Task prompt -
Please give the data below again in full, exactly as it stands.

Dataset extract -
---

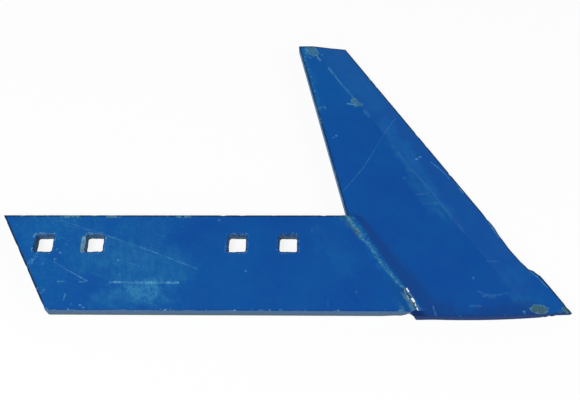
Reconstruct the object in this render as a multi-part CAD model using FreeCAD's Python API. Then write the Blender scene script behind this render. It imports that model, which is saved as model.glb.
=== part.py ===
import FreeCAD, Part
import math
import os

# Plough coulter: a flat landside bar with a knife blade butt-welded to its slanted end.
# Lengths are in millimetres and angles in degrees. The plates lie flat, +X runs along the
# bar towards the point, +Y runs from its lower long edge to its upper one, and +Z is up.
# The origin is on the back face, in the middle of the bolt pattern.

# Landside bar, a length of hot-rolled flat with both ends cut to the same slant
bar_length = 307.0
bar_width = 90.0
bar_thickness = 12.0
bar_end_lean = 30.0
bar_edge_radius = 1.0

# Punched square bolt holes, in two pairs on one line, each flared where the punch broke out
bolt_square = 16.0
bolt_corner_radius = 2.0
bolt_flare = 2.4
bolt_flare_depth = 3.5
bolt_pitch = 45.0
bolt_pair_spacing = 171.0
bolt_from_corner = 41.0
bolt_from_top_edge = 27.5

# Knife blade, cut from plate
blade_thickness = 10.0
blade_rise = 190.0
blade_top_width = 47.2
back_edge_lean = 13.3
cutting_edge_lean = 32.9
bevel_width = 28.0
cutting_edge_thickness = 4.0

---

Correct answer -
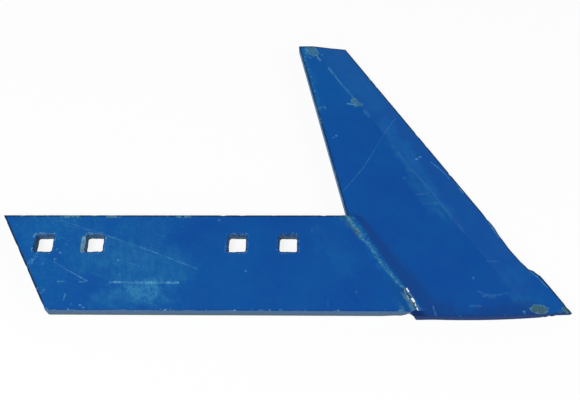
Reconstruct the object in this render as a multi-part CAD model using FreeCAD's Python API. Then write the Blender scene script behind this render. It imports that model, which is saved as model.glb.
=== part.py ===
import FreeCAD, Part
import math
import os

# Plough coulter: a flat landside bar with a knife blade butt-welded to its slanted end.
# Lengths are in millimetres and angles in degrees. The plates lie flat, +X runs along the
# bar towards the point, +Y runs from its lower long edge to its upper one, and +Z is up.
# The origin is on the back face, in the middle of the bolt pattern.

# Landside bar, a length of hot-rolled flat with both ends cut to the same slant
bar_length = 307.0
bar_width = 90.0
bar_thickness = 12.0
bar_end_lean = 30.0
bar_edge_radius = 1.0

# Punched square bolt holes, in two pairs on one line, each flared where the punch broke out
bolt_square = 16.0
bolt_corner_radius = 2.0
bolt_flare = 2.4
bolt_flare_depth = 3.5
bolt_pitch = 45.0
bolt_pair_spacing = 171.0
bolt_from_corner = 41.0
bolt_from_top_edge = 27.5

# Knife blade, cut from plate
blade_thickness = 10.0
blade_rise = 190.0
blade_top_width = 47.2
back_edge_lean = 13.3
cutting_edge_lean = 32.9
bevel_width = 28.0
cutting_edge_thickness = 4.0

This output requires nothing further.